Иногда на счастье приезжали уполномоченные от сельских бецирков и набирали батраков к бауэрам; от фирм отбирали себе инженеров и рабочих. По высшему сталинскому императиву ты и тут должен был отречься, что ты инженер, скрыть, что ты — квалифицированный рабочий. Конструктор или электрик, ты только тогда сохранил бы патриотическую чистоту, если бы остался в лагере копать землю, гнить и рыться в помойках…
А то приезжие вербовщики совсем иного характера — русские, обычно из недавних красных политруков, белогвардейцы на эту работу не шли. Вербовщики созывали в лагере митинг, бранили советскую власть и звали записываться в шпионские школы или во власовские части.
Тому, кто не голодал, как наши военнопленные, не обгладывал летучих мышей, залетавших в лагерь, не вываривал старые подметки, тому вряд ли понять, какую необоримую вещественную силу приобретает всякий зов, всякий аргумент, если позади него, за воротами лагеря, дымится походная кухня и каждого согласившегося тут же кормят кашею от пуза — хотя бы один раз! хотя бы в жизни еще один только раз!

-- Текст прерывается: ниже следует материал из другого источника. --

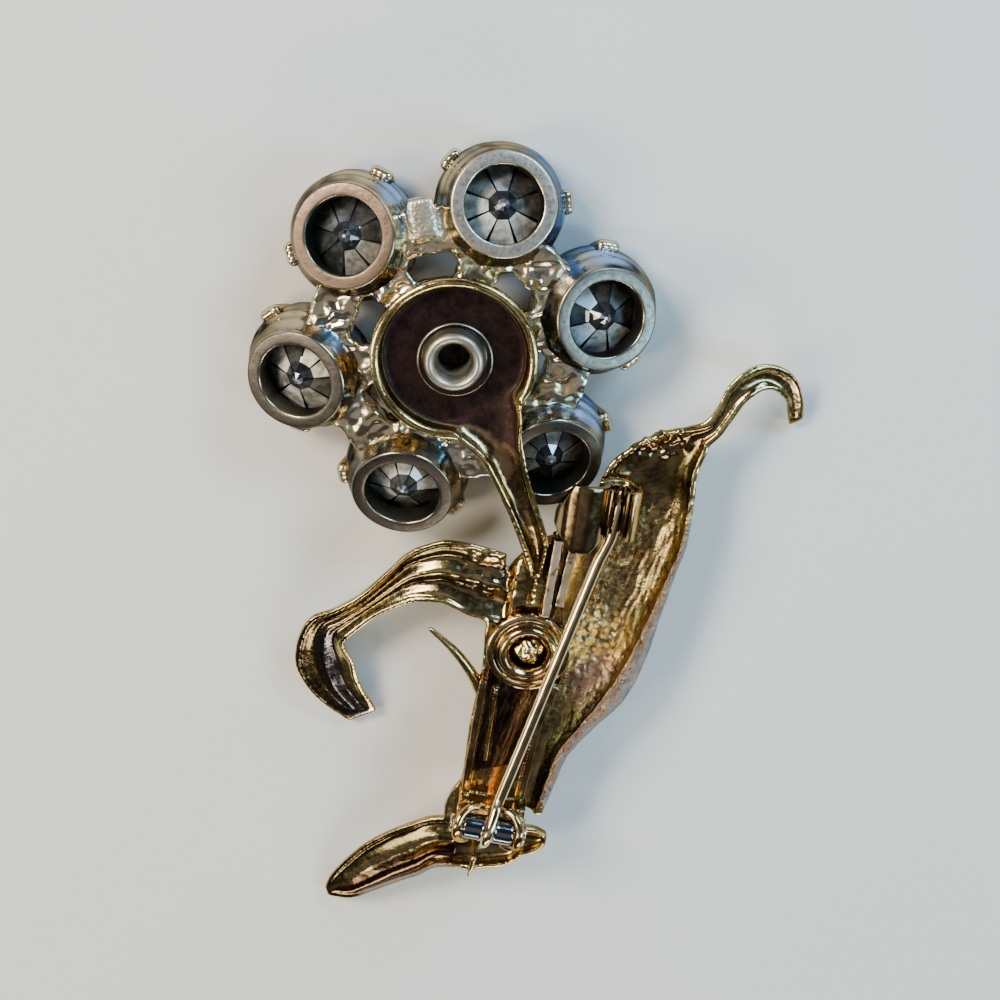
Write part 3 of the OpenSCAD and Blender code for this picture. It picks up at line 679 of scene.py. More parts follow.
# Where each cup's wall carries a painted blue reflection of the sky: its direction and spread in degrees
PAINTED_SKY_REFLECTION = [(48, 46), (20, 60), (82, 60), (62, 62), (40, 30), (55, 30)]
# How light each cup's ring is, a painted light and shade that differs from cup to cup, and how coppery it is
RING_PAINTED_LIGHT = (0.22, 0.85, 0.2, 0.15, 0.08, 0.13)
RING_COPPER = (0.75, 0.25, 0.1, 0.15, 0.2, 0.1)
# Directions of a cup's prongs from the line outwards, and the tab between the first two cups
PRONG_TURNS = (-130, -66, 66, 130)
TAB_FROM, TAB_TO, TAB_HALF = 8.6, 11.5, 1.02


def make_cup(i):
    """One open-backed cup: a spun wall with a flat ring at its back."""
    cup = revolve("cup_%d" % (i + 1), CUP_SECTION, 128)
    co = coords(cup.data)
    ang = np.arctan2(co[:, 1], co[:, 0])
    c, s, z = np.cos(ang), np.sin(ang), co[:, 2]
    r = np.linalg.norm(co[:, :2], axis=1)
    wobble = lumps(np.stack([c * 2.2, s * 2.2, z * 0.35], axis=1), 1.6, 2, 10.0 + i)
    fine = lumps(co, 0.7, 2, 20.0 + i)
    outside = step(r, 3.95, 4.15) * step(z, -0.9, -0.5) * step(z, 3.1, 2.7)
    dr = outside * (0.085 * wobble + 0.02 * fine) + 0.035 * step(z, 2.0, 3.3) * lumps(
        np.stack([c, s, 0 * ang], axis=1), 0.8, 1, 30.0 + i)
    co[:, 0] += c * dr
    co[:, 1] += s * dr
    set_coords(cup.data, co)
    z = coords(cup.data)[:, 2]
    cup.data.transform(petal_matrix(i))
    co = coords(cup.data)
    middle = petal_matrix(i).translation
    turn = np.degrees(np.arctan2(co[:, 1] - middle[1], co[:, 0] - middle[0]))
    toward, spread = PAINTED_SKY_REFLECTION[i]
    off = np.abs((turn - toward + 180) % 360 - 180)
    set_attributes(cup, face=step(z, 3.28, 3.36) * step(r, 2.93, 3.0),
                   # inner marks the ring's inner wall, which carries a painted shade
                   inner=step(r, 3.0, 2.9) * step(z, 3.35, 3.2), stipple=0,
                   # light is the ring's painted light and shade
                   light=RING_PAINTED_LIGHT[i], tint=RING_COPPER[i],
                   # sky is a painted blue reflection of the sky on the wall
                   sky=outside * step(off, spread, spread * 0.35) * step(wobble, -0.7, 0.1))
    return cup


def between(i):
    """Direction halfway from a petal to the next."""
    here, after = PETALS[i][0], PETALS[(i + 1) % 6][0]
    return here - ((here - after + 720) % 360) / 2


def flower_point(turn, reach, across, z):
    """Point this far out from the flower's middle and to the left of that line."""
    a = math.radians(turn)
    return (FLOWER[0] + reach * math.cos(a) - across * math.sin(a),
            FLOWER[1] + reach * math.sin(a) + across * math.cos(a), z)


def block(name, turn, r0, r1, w0, w1, z0, z1, sink=0.0):
    """Slab that runs outwards from the flower's middle and sinks on the way."""
    rings = []
    for k in range(9):
        t = k / 8
        r, w = r0 + (r1 - r0) * t, w0 + (w1 - w0) * t
        low, high = z0 - sink * t, z1 - sink * t
        ring = []
        for ang in circle(16):
            c, s = math.cos(ang), math.sin(ang)
            sq = max(abs(c), abs(s)) ** 0.7
            ring.append(flower_point(turn, r, w * c / sq, (low + high) / 2 + (high - low) / 2 * s / sq))
        rings.append(ring)
    return loft(name, rings)


def make_nubs():
    """Four prongs on each cup, each of three beads side by side."""
    nubs = []
    for i in range(6):
        m = petal_matrix(i)
        for turn in PRONG_TURNS:
            for off in (-0.09, 0.0, 0.09):
                a = math.radians(turn) + off
                high, low = CUP_R + 0.16, CUP_R - 0.28
                top = m @ Vector((high * math.cos(a), high * math.sin(a), 0.5))
                end = m @ Vector((low * math.cos(a), low * math.sin(a), -CUP_LIP - 0.3))
                nubs.append(capsule("nub", top, end, 0.52, 0.36, 16, 6))
    return nubs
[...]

Но сверх дымящейся каши в призывах вербовщика был призрак свободы и настоящей жизни — куда бы ни звал он! В батальоны Власова. В казачьи полки Краснова. В трудовые батальоны — бетонировать будущий Атлантический вал. В норвежские фиорды. В ливийские пески. В “hiwi” — “Hilfswillige” — добровольных помощников немецкого вермахта… Наконец, еще — в деревенских полицаев, гоняться и ловить партизан (от которых Родина тоже откажется, от многих). Куда б ни звал он, куда угодно — только б тут не подыхать, как забытая скотина.